Check on each of your cluster's nodes that the arguments have been passed
$ ps aux | grep kubelet
root 760664 3.3 2.5 2223684 98952 ? Sl 06:40 0:03 kubelet --container-runtime-endpoint=unix:///var/run/cri-dockerd.sock <...omitted> --image-credential-provider-config=/opt/aws/config/custom-credential-providers.yaml --image-credential-provider-bin-dir=/opt/aws/bin
Bonus points: Deploying the binary and configuration for each new node
The current version 2.8.4 of Rancher does not allow you to specify any deployment specific scripts. That means that you can neither specify a custom cloud-init file nor a user data section for EC2 instances.
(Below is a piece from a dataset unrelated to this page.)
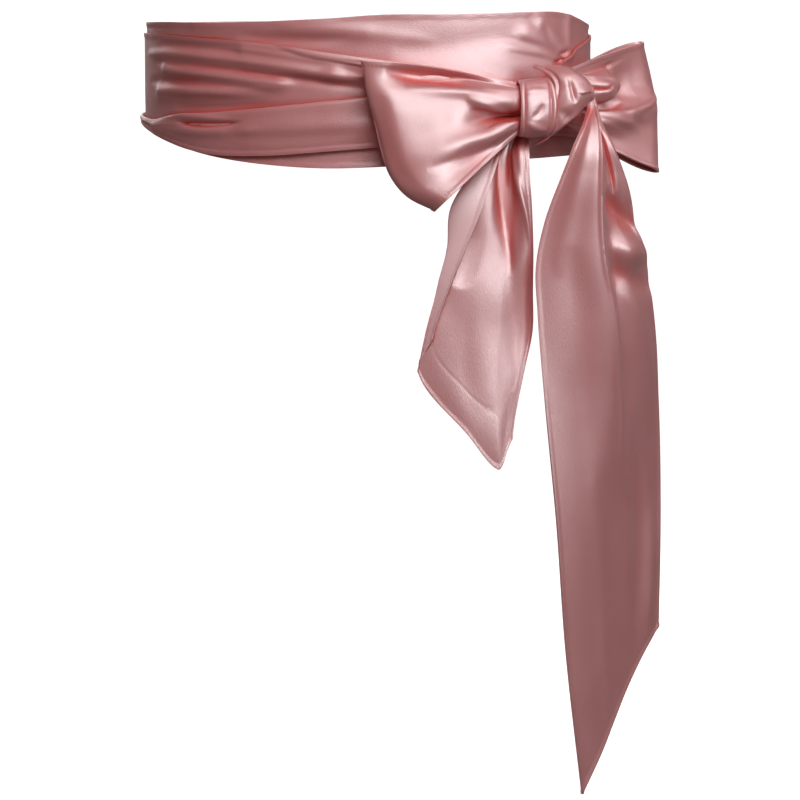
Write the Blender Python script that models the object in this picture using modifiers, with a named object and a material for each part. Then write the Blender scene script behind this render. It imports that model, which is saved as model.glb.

If you do not want to bake a custom AMI, for a Rancher Node Template you can create a custom wrapper script the Docker installation: In the Rancher UI go to Cluster Management > RKE1 Configuration > Node Templates > ${YOUR_NODE_TEMPLATE} > Edit > Last wizard page > Rancher Template > Engine Options. Change the Docker Install URL to your own script, which sets up the required files above. You can use the URL install_docker_20.10_and_ecr_credentials_provider.sh to make all the scripts above automatically work.